Con questo susseguirsi di
giornate splendide è giocoforza, per chi ha un orto o un giardino, dover
impiegare gran parte del tempo libero per svolgere i lavori all’aperto. Di
conseguenza si relega il tempo per leggere al momento in cui ci si infila a
letto e, già stanchi per la giornata di lavoro, si fa presto a crollare con la
faccia sul libro.
Per questo motivo ci ho messo
parecchio a terminare questo romanzo di James
Lasdun, e anche perché, ad onta della smaccata pubblicità in copertina che
recita “un romanzo che intrappola il
lettore”, in realtà non è che “tiri” un granché e quindi il sonno vince
facile.
Questo L’unicorno però un pregio ce l’ha: la prosa è squisita, formalmente è scritto benissimo, sia nella scelta della
terminologia che nella sintassi, e a dirla tutta l’ho finito di leggere solo
per questo, perché quanto alla vicenda raccontata non è che mi abbia coinvolto
poi così tanto. Basato per la maggior parte sui pensieri e sulle ossessioni del
protagonista narrante, un professore inglese trasferitosi a New York, e sui
suoi rapporti con colleghi e conoscenti, il romanzo si perde in una miriade di flashback e fatterelli sparsi che per
quanto raccontati in modo superbo finiscono col distogliere continuamente
l’attenzione dalla linea narrativa principale, tanto che diverse volte sono
dovuto tornare indietro per provare a raccapezzarmici.
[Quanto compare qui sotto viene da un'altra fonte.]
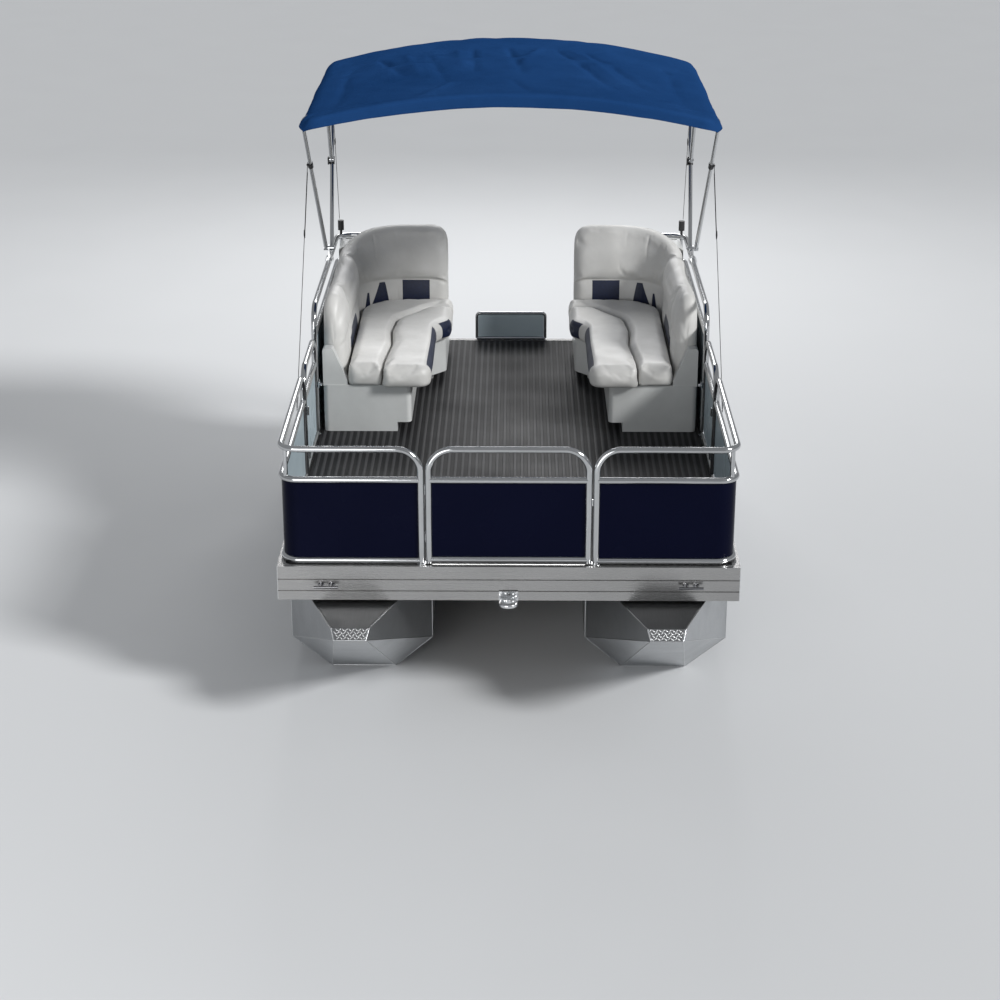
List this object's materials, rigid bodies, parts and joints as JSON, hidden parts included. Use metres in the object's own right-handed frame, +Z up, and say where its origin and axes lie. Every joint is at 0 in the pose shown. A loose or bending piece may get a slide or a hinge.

Complice anche il sonno.
Della tensione che il lato thrilling avrebbe dovuto innescare non
ce n’è neanche l’ombra e quindi, per quanto il romanzo sia costruito davvero
con una finezza di scrittura
piuttosto rara da trovare, in definitiva l’ammirevole sforzo dell’autore si è
risolto in un’opera che lascia il tempo che trova senza lasciare il segno.
Adesso devo trovare qualcos’altro
per stasera, ma intanto bisogna mettere mano al rasaerba e al decespugliatore.